Hasil kajian menunjukkan sejumlah faktor pendukung yang menjadi modal daerah di Indonesia dalam mengembangkan daya saing berkelanjutan, yaitu sumber daya alam yang melimpah, produk unggulan daerah, infrastruktur yang memadai, dukungan sosial, dan kepemimpinan lokal yang mendukung perbaikan tata kelola.
Namun, hasil indeks juga menunjukkan secara rata-rata daya saing daerah di Indonesia masih berada di level sedang dengan kisaran angka 40,59 sampai 68,30. Mengacu pada indeks tersebut, terdapat 164 daerah (46,17%) berada di bawah rata-rata nasional. Daerah dengan skor daya saing tinggi hanya sekitar 3%.
“Realitas ini menunjukkan masih dibutuhkan upaya besar untuk mendorong peningkatan kapasitas daerah, terutama dalam mencapai daya saing daerah berkelanjutan,” kata Endi.
Masalah lain yang perlu mendapat perhatian adalah lebarnya disparitas daya saing antar daerah yang berada di Kawasan Barat dan Timur Indonesia, ditunjukkan dengan 71.94 persen daerah berdaya saing sedang, berada di wilayah Barat Indonesia.
Disparitas itu terutama tampak pada pilar ekonomi (ketersediaan infrastruktur ekonomi, ekosistem investasi yang memadai) dan pilar sosial inklusif (kualitas Sumber Daya Manusia).
Keseimbangan antarpilar menjadi kunci peningkatan daya saing daerah berkelanjutan.
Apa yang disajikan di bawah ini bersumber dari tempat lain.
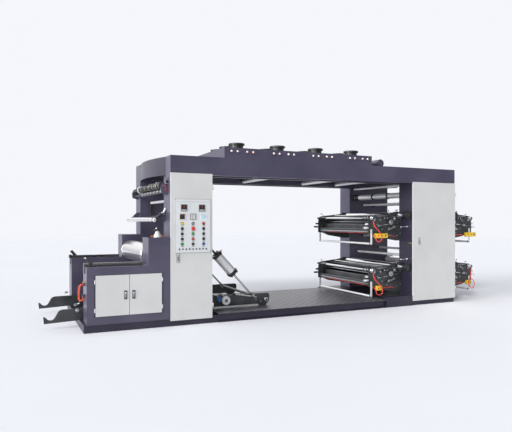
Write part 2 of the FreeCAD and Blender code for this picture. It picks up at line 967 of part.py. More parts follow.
def make_bridge():
    node("bridge_beams", group([bridge_beam(front, s.housing_depth), bridge_beam(far_beam_front, s.far_beam_width)]))
    length, span, sheet_metal = right - control_left, far_beam_front - near_inner, s.cover_sheet
    low = s.cabinet_top + s.soffit_rise
    covers = [
        block(control_left, near_inner, low, length, span, sheet_metal),
        block(control_left, near_inner, s.beam_top - sheet_metal, length, span, sheet_metal),
    ]
    for x in (control_left, right - sheet_metal):
        covers.append(block(x, near_inner, low, sheet_metal, span, s.beam_top - low))
    node("bridge_covers", joined(covers))
    node("drying_hood", block(hood_left, front, s.beam_top, s.hood_length, bridge_depth, s.hood_height))
    make_canopy()
    pitch = s.hood_length / 3.8
    columns = [hood_left + s.hood_length / 2 + pitch * (k - 1.5) for k in range(4)]
    rows = [front + s.collar_row_first + s.collar_row_pitch * k for k in range(3)]
    node("exhaust_collars", group([exhaust_collar(x, y) for x in columns for y in rows]))
    node("damper_knobs", group([damper_knob(x + offset) for x in columns for offset in (-165, -71, 78, 172)]))
    x, radius = hood_left + s.hood_length + s.blower_gap, s.blower_radius
    y = front + s.housing_depth / 2
    foot = block(x - 30, y + 40, s.beam_top, 60, s.blower_length - 80, radius)
    drum = rod(x, y, s.beam_top + radius, radius, s.blower_length)
    node("hood_end_blower", joined([foot, drum]))


def damper_knob(x):
    z, stem, length = s.knob_height, s.knob_stem, s.knob_length
    return joined(
        [
            stub(x, front - stem - length, z, s.knob_radius, length),
            stub(x, front - stem, z, s.knob_radius / 3, stem, sides=8),
        ]
    )


def make_canopy():
    """The bowed end of the bridge over the winder: a curved skirt with a flat top."""
    bottom = s.cabinet_top - s.beam_lip_drop
    height, skin = s.beam_top - bottom, s.canopy_sheet
    outer = bowed(s.canopy_chord, s.canopy_bulge, height)
    place(outer, control_left, front + s.canopy_start, bottom)
    inner = bowed(s.canopy_chord - 2 * skin, s.canopy_bulge - skin, height - skin)
    place(inner, control_left, front + s.canopy_start + skin, bottom)
    node("left_canopy", without(outer, [inner]))


def bowed(chord, rise, height):
    body = new_body("Bowed")
    sketch = outline(body, "XY_Plane", [(0, 0), (0, chord)], {0: arc_radius(chord, rise)})
    padded(body, sketch, height)
    return body


def arc_radius(chord, rise):
    text = f"({chord.text} * {chord.text} / (8 * {rise.text}) + {rise.text} / 2)"
    return Size(text, chord.value**2 / (8 * rise.value) + rise.value / 2)


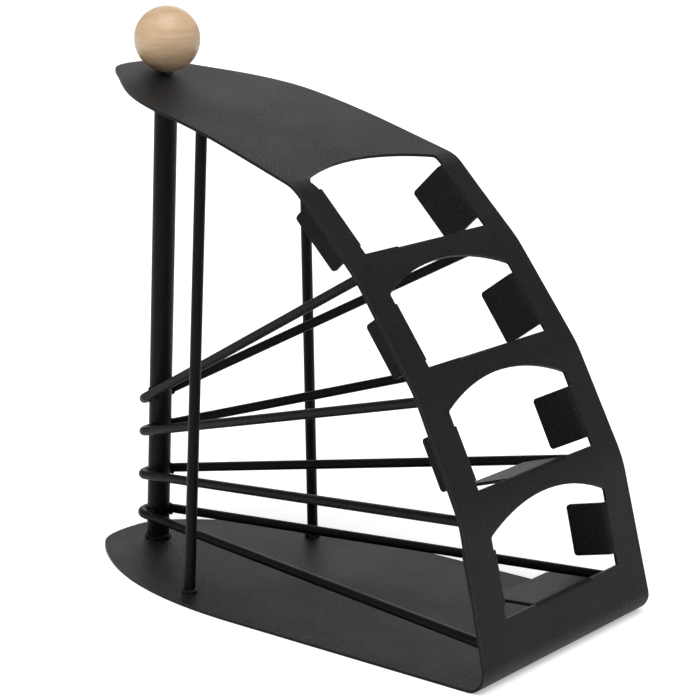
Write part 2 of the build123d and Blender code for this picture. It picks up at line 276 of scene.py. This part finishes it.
def turned(profile, segments=96):
    """A closed mesh turned from (radius, height) points; it starts and ends on the axis."""
    shape = bmesh.new()
    rings = []
    for radius, height in profile:
        count = segments if radius > 0 else 1
        angles = [2 * pi * step / count for step in range(count)]
        rings.append([shape.verts.new((radius * cos(a), radius * sin(a), height)) for a in angles])
    for lower, upper in zip(rings, rings[1:]):
        for step in range(segments):
            after = (step + 1) % segments
            corners = [lower[step % len(lower)], lower[after % len(lower)],
                       upper[after % len(upper)], upper[step % len(upper)]]
            shape.faces.new(list(dict.fromkeys(corners)))
    bmesh.ops.recalc_face_normals(shape, faces=shape.faces)
    return shape


def on_the_post(shape, foot):
    """Moves a mesh made round the Z axis to a point on the post's leaning axis."""
    shape.transform(Matrix.Translation(foot) @ Matrix.Rotation(POST_LEAN, 4, "X"))


def turned_ball():
    """The ball, turned in one go, with a softened mouth where the stud goes in."""
    bore_top = -0.5 * MM
    mouth = asin((STUD_RADIUS + MOUTH_EASE) / BALL_RADIUS)
    arc = [mouth + (pi - mouth) * step / BALL_STEPS for step in range(BALL_STEPS)]
    profile = [(0, bore_top), (STUD_RADIUS, bore_top)]
    profile.append((STUD_RADIUS, -BALL_RADIUS * cos(mouth) + MOUTH_EASE))
    profile += [(BALL_RADIUS * sin(angle), -BALL_RADIUS * cos(angle)) for angle in arc]
    profile.append((0, BALL_RADIUS))
    shape = turned(profile)
    on_the_post(shape, BALL_CENTRE)
    mesh = bpy.data.meshes.new("turned_ball")
    shape.to_mesh(mesh)
    shape.free()
    for face in mesh.polygons:
        face.use_smooth = True
    mesh.set_sharp_from_angle(angle=radians(40))
    piece("turned_ball", mesh, beech, "wooden_ball", "ball")


# ---------------------------------------------------------------- geometry-node pieces

def node_tree(name, inputs):
    """A geometry-node tree with named size inputs, its group input and its group output."""
    tree = bpy.data.node_groups.new(name, "GeometryNodeTree")
    tree.interface.new_socket("Geometry", in_out="INPUT", socket_type="NodeSocketGeometry")
    for label, kind in inputs:
        tree.interface.new_socket(label, in_out="INPUT", socket_type=kind)
    tree.interface.new_socket("Geometry", in_out="OUTPUT", socket_type="NodeSocketGeometry")
    return tree, tree.nodes.new("NodeGroupInput"), tree.nodes.new("NodeGroupOutput")


def grown(name, tree, start_mesh, values):
    """Runs a tree on a start mesh and gives back the finished mesh."""
    thing = bpy.data.objects.new(name, start_mesh)
    bpy.context.scene.collection.objects.link(thing)
    grow = thing.modifiers.new("grow", "NODES")
    grow.node_group = tree
    for socket in tree.interface.items_tree:
        if socket.in_out == "INPUT" and socket.name in values:
            grow[socket.identifier] = values[socket.name]
    thing.update_tag()
    shown = thing.evaluated_get(bpy.context.evaluated_depsgraph_get())
    mesh = bpy.data.meshes.new_from_object(shown)
    bpy.data.objects.remove(thing)
    return mesh


def weld_tree(material):
    """Drops of weld metal set along a path, fused into one lumpy, rippled bead."""
    tree, given, out = node_tree("fused_weld_drops", [
        ("Drop Radius", "NodeSocketFloat"), ("Wander", "NodeSocketFloat"),
        ("Seed", "NodeSocketInt")])
    stray = add(tree, "FunctionNodeRandomValue", {"Seed": given.outputs["Seed"]},
                data_type="FLOAT_VECTOR")
    stray.inputs[0].default_value = (-1, -1, -1)
    stray.inputs[1].default_value = (1, 1, 1)
    offset = add(tree, "ShaderNodeVectorMath", operation="SCALE")
    tree.links.new(stray.outputs[0], offset.inputs[0])
    tree.links.new(given.outputs["Wander"], offset.inputs["Scale"])
    spots = add(tree, "GeometryNodeSetPosition", {"Geometry": given.outputs["Geometry"],
                                                  "Offset": offset.outputs["Vector"]})
    drop = add(tree, "GeometryNodeMeshIcoSphere", {"Radius": given.outputs["Drop Radius"]},
               Subdivisions=3)
    swell = add(tree, "FunctionNodeRandomValue", {"Seed": given.outputs["Seed"]},
                data_type="FLOAT")
    swell.inputs[2].default_value = 0.75
    swell.inputs[3].default_value = 1.15
    drops = add(tree, "GeometryNodeInstanceOnPoints", {"Points": spots.outputs["Geometry"],
                                                       "Instance": drop.outputs["Mesh"],
                                                       "Scale": swell.outputs[1]})
    solid = add(tree, "GeometryNodeRealizeInstances", {"Geometry": drops.outputs["Instances"]})
    melt = add(tree, "GeometryNodeMeshToVolume", {"Mesh": solid.outputs["Geometry"]},
               resolution_mode="VOXEL_SIZE")
    melt.inputs["Voxel Size"].default_value = 0.14 * MM
    melt.inputs["Interior Band Width"].default_value = 0.5 * MM
    skin = add(tree, "GeometryNodeVolumeToMesh", {"Volume": melt.outputs["Volume"]},
               resolution_mode="VOXEL_SIZE")
    skin.inputs["Voxel Size"].default_value = 0.2 * MM
    smooth = add(tree, "GeometryNodeSetShadeSmooth", {"Geometry": skin.outputs["Mesh"]})
    coat = add(tree, "GeometryNodeSetMaterial", {"Geometry": smooth.outputs["Geometry"]})
    coat.inputs["Material"].default_value = material
    tree.links.new(coat.outputs["Geometry"], out.inputs["Geometry"])
    return tree


def weld(node, points, drop_mm, seed):
    """A weld bead along a list of points, in place of a CAD node's smooth one."""
    path = bpy.data.meshes.new(node + "_path")
    path.from_pydata([tuple(point) for point in points], [], [])
    mesh = grown(node, drops_of_weld, path,
                 {"Drop Radius": drop_mm * MM, "Wander": DROP_WANDER * drop_mm * MM, "Seed": seed})
    piece(node + "_bead", mesh, weld_coat, node)


def half_centre(node, side):
    """The middle of the part of a CAD node that lies on one side of the rack."""
    points = [vertex.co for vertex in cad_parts[node].data.vertices
              if vertex.co.x * side > 0]
    low = Vector([min(point[axis] for point in points) for axis in range(3)])
    high = Vector([max(point[axis] for point in points) for axis in range(3)])
    return (low + high) / 2


def shaft_ring(node, height, shaft_mm, slope, turn):
    """Points round a shaft where it meets the sheet: a thin ring, with a heavier tack in front."""
    low, high = (Vector(corner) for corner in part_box(node))
    centre = (low + high) / 2
    radius = (shaft_mm + 0.1) * MM
    angles = [2 * pi * step / RING_DROPS for step in range(RING_DROPS)]
    angles += [turn + radians(spread) for spread in TACK_SPREADS] * 2
    upper_row = RING_DROPS + len(TACK_SPREADS)
    points = []
    for count, angle in enumerate(angles):
        reach = radius + (0.5 * MM if count >= RING_DROPS else 0)
        y = reach * sin(angle)
        rise = 0.7 * MM if count >= upper_row else 0
        points.append(Vector((centre.x + reach * cos(angle), centre.y + y,
                              height + y * tan(slope) + rise)))
    return points


def weld_beads():
    """Every weld: rings at the shafts, tacks at the cradles' loops and at their front ends."""
    shafts = (("centre_post", POST_RADIUS_MM, 0.95), ("left_rod", ROD_RADIUS_MM, 0.8),
              ("right_rod", ROD_RADIUS_MM, 0.8))
    for number, (shaft, size_mm, drop_mm) in enumerate(shafts):
        foot = shaft + "_foot_weld"
        turn = radians(-120 if shaft != "right_rod" else 170)
        weld(foot, shaft_ring(foot, (SHEET_MM + 0.1) * MM, size_mm, 0, turn), drop_mm, number)
        head = shaft + "_head_weld"
        low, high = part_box(head)
        height = (low[2] + high[2]) / 2
        points = shaft_ring(head, height, size_mm, TOP_SLOPE, radians(60))
        weld(head, points[:RING_DROPS], 0.6, 10 + number)
    for number in CRADLES:
        loop = f"wire_cradle_{number}_post_weld"
        ends = f"wire_cradle_{number}_end_weld"
        loop_points, end_points = [], []
        for side in (-1, 1):
            middle = half_centre(loop, side)
            for along in (-1.2, -0.4, 0.4, 1.2):
                for up in (-1.5, 1.5):
                    loop_points.append(middle + Vector((-0.2 * side, along, up)) * MM)
            tip = half_centre(ends, side)
            for step in range(10):
                angle = 2 * pi * step / 10
                end_points.append(tip + Vector((2.0 * cos(angle), 0, 1.9 * sin(angle))) * MM)
        weld(loop, loop_points, 0.95, 20 + number)
        weld(ends, end_points, 0.8, 30 + number)


def thread_tree(material):
    """A screw thread: a ridge that climbs round a plain core."""
    tree, given, out = node_tree("rolled_screw_thread", [
        ("Length", "NodeSocketFloat"), ("Core Radius", "NodeSocketFloat"),
        ("Ridge", "NodeSocketFloat"), ("Turns", "NodeSocketFloat")])
    climb = add(tree, "GeometryNodeCurveSpiral", {"Height": given.outputs["Length"],
                                                  "Start Radius": given.outputs["Core Radius"],
                                                  "End Radius": given.outputs["Core Radius"],
                                                  "Rotations": given.outputs["Turns"]},
                Resolution=32)
    section = add(tree, "GeometryNodeCurvePrimitiveCircle", {"Radius": given.outputs["Ridge"]},
                  Resolution=6)
    ridge = add(tree, "GeometryNodeCurveToMesh", {"Curve": climb.outputs["Curve"],
                                                  "Profile Curve": section.outputs["Curve"]})
    ridge.inputs["Fill Caps"].default_value = True
    both = add(tree, "GeometryNodeJoinGeometry")
    tree.links.new(ridge.outputs["Mesh"], both.inputs["Geometry"])
    tree.links.new(given.outputs["Geometry"], both.inputs["Geometry"])
    solid = add(tree, "GeometryNodeRealizeInstances", {"Geometry": both.outputs["Geometry"]})
    plated = add(tree, "GeometryNodeSetMaterial", {"Geometry": solid.outputs["Geometry"]})
    plated.inputs["Material"].default_value = material
    tree.links.new(plated.outputs["Geometry"], out.inputs["Geometry"])
    return tree


def threaded_stud():
    """The stud that the ball turns on: a core with chamfered ends and a fine thread."""
    low, high = (Vector(corner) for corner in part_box("ball_stud"))
    length = (high.z - low.z) * 0.99
    core = STUD_RADIUS - 0.35 * MM
    profile = [(0, 0), (core - STUD_CHAMFER, 0), (core, STUD_CHAMFER), (core, length - STUD_CHAMFER),
               (core - STUD_CHAMFER, length), (0, length)]
    shape = turned(profile, 48)
    blank = bpy.data.meshes.new("stud_core")
    shape.to_mesh(blank)
    shape.free()
    mesh = grown("stud", thread_tree(zinc), blank,
                 {"Length": length, "Core Radius": core, "Ridge": THREAD_RIDGE,
                  "Turns": length / THREAD_PITCH})
    shape = bmesh.new()
    shape.from_mesh(mesh)
    foot = Vector(((low.x + high.x) / 2, (low.y + high.y) / 2, low.z + 0.05 * MM))
    foot.y += length / 2 * sin(POST_LEAN)
    on_the_post(shape, foot)
    shape.to_mesh(mesh)
    shape.free()
    piece("threaded_stud", mesh, zinc, "ball_stud", "ball")


# ---------------------------------------------------------------- floor, light and camera

def studio_floor():
    material, tree = new_material("white_paper_sweep")
    place = add(tree, "ShaderNodeTexCoord")
    fibre = add(tree, "ShaderNodeTexNoise", {"Vector": place.outputs["Object"]}, Scale=40.0)
    tone = add(tree, "ShaderNodeMix", {"Factor": fibre.outputs["Fac"]}, data_type="RGBA")
    tone.inputs["A"].default_value = linear("#f4f4f4")
    tone.inputs["B"].default_value = linear("#fafafa")
    shader = add(tree, "ShaderNodeBsdfPrincipled", {"Base Color": tone.outputs["Result"]},
                 Roughness=0.9)
    shader.inputs["Emission Color"].default_value = linear("#ffffff")
    shader.inputs["Emission Strength"].default_value = 0.4
    add(tree, "ShaderNodeOutputMaterial", {"Surface": shader.outputs["BSDF"]})
    mesh = bpy.data.meshes.new("floor")
    reach = 6.0
    corners = [(-reach, -reach, 0), (reach, -reach, 0), (reach, reach, 0), (-reach, reach, 0)]
    mesh.from_pydata(corners, [], [(0, 1, 2, 3)])
    mesh.materials.append(material)
    floor = bpy.data.objects.new("floor", mesh)
    bpy.context.scene.collection.objects.link(floor)


def broad_light(name, travel, strength, spread):
    """A far, wide light that shines along one direction."""
    lamp = bpy.data.lights.new(name, "SUN")
    lamp.energy = strength
    lamp.angle = radians(spread)
    thing = bpy.data.objects.new(name, lamp)
    thing.rotation_euler = Vector(travel).to_track_quat("-Z", "Y").to_euler()
    bpy.context.scene.collection.objects.link(thing)


def studio_lights():
    """A pale room, a broad soft light overhead and a low one from behind, on the right."""
    room = bpy.data.worlds.new("pale_room")
    room.use_nodes = True
    room.node_tree.nodes["Background"].inputs["Color"].default_value = linear("#ffffff")
    room.node_tree.nodes["Background"].inputs["Strength"].default_value = 0.33
    bpy.context.scene.world = room
    broad_light("overhead_light", (0.35, 0.3, -1), 2.2, 55)
    broad_light("low_back_light", (-0.8, -0.56, -0.33), 0.45, 40)
    bpy.context.scene.view_settings.view_transform = "Standard"


def camera():
    """A long lens a little above the rack, to the left of its windowed front."""
    lens_data = bpy.data.cameras.new("camera")
    lens_data.sensor_width = 36
    lens_data.lens = 117.7
    lens_data.shift_x = 0.019
    view = bpy.data.objects.new("camera", lens_data)
    view.location = (-0.6452, -0.4949, 0.2893)
    turn, tilt, roll = radians(-52.52), radians(13.67), radians(0.94)
    ahead = Vector((-sin(turn) * cos(tilt), cos(turn) * cos(tilt), -sin(tilt)))
    level = ahead.to_track_quat("-Z", "Y")
    view.rotation_euler = (level @ Quaternion((0, 0, 1), roll)).to_euler()
    bpy.context.scene.collection.objects.link(view)
    bpy.context.scene.camera = view


# ---------------------------------------------------------------- the rack

# The second colour of each coat is the pale of its painted glints on the grain
sheet_coat = powder_coated_steel("fine_texture_black_powder_coat", "#050506", "#202021",
                                 roughness=0.46, grain_depth=1.0)
bar_coat = powder_coated_steel("satin_black_powder_coat_on_rod", "#030304", "#080809",
                               roughness=0.4, grain_depth=0.5)
weld_coat = powder_coated_steel("satin_black_powder_coat_on_weld", "#050506", "#0e0e0f",
                                roughness=0.26, grain_depth=0.4)
beech = turned_beech("satin_lacquered_beech")
zinc = zinc_plated_steel("zinc_plated_steel_darkened_as_painted_shade")
drops_of_weld = weld_tree(weld_coat)

eased("folded_sheet", sheet_coat, 0.25)
for bar in ("centre_post", "left_rod", "right_rod"):
    eased(bar, bar_coat, 0.1)
for number in CRADLES:
    eased(f"wire_cradle_{number}", bar_coat, 0.1)
weld_beads()
turned_ball()
threaded_stud()
eased("post_thread_insert", zinc, 0.15)

studio_floor()
studio_lights()
camera()

bpy.context.view_layer.update()
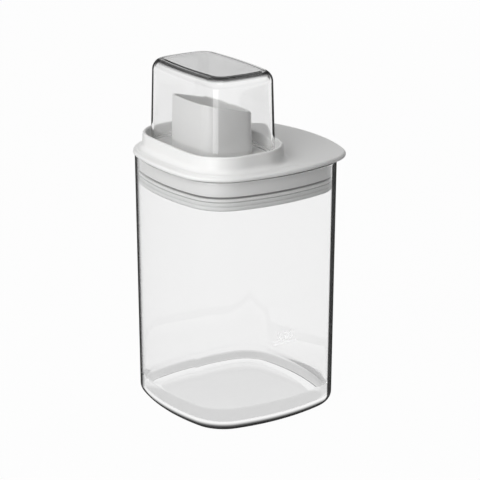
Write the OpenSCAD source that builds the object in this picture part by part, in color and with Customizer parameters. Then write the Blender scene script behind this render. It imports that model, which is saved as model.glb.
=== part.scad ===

Pentingya keberimbangan ini juga mengingat sejumlah daerah mengalami turbulensi sebagai dampak pandemi Covid-19.
Mengacu pada hasil pemeringkatan tersebut, Kabupaten Badung, Provinsi Bali, meraih skor Indeks Daya Saing Daerah Berkelanjutan tertinggi dengan skor 68,30, disusul Kabupaten Musi Banyuasin, Provinsi Sumatera Selatan dengan skor 64,48, Provinsi Sumatera Selatan, dan Kabupaten Tana Tidung, Provinsi Kalimantan Utara dengan skor 63,54.
Kabupaten Badung dinilai memiliki penyelenggaraan pelayanan dan transparansi publik yang bagus dan dukungan pemerintahan yang baik. Kabupaten ini juga memiliki kebijakan yang mendukung upaya pembangunan ramah lingkungan melalui peraturan daerah.
Kabupaten Musi Banyuasin antara lain dinilai memiliki tata kelola, pemerintahan yang berkomitmen tinggi, dan inovasi-inovasi daerah yang baik ke arah praktik keberlanjutan. Sedangkan Kabupaten Tana Tidung mampu menerapkan anggaran yang akuntabel dan kondisi sosial inklusif yang baik.
Tiga kabupaten dengan penilaian terbaik akan mendapatkan pengembangan kapasitas dari Kinara Indonesia. “Kinara Indonesia mengapresiasi para pemerintah daerah yang berinovasi untuk menerapkan prinsip keberlanjutan dalam upaya meningkatkan daya saing daerah maupun nasional,” kata Direktur Kinara Indonesia Vivi Laksana.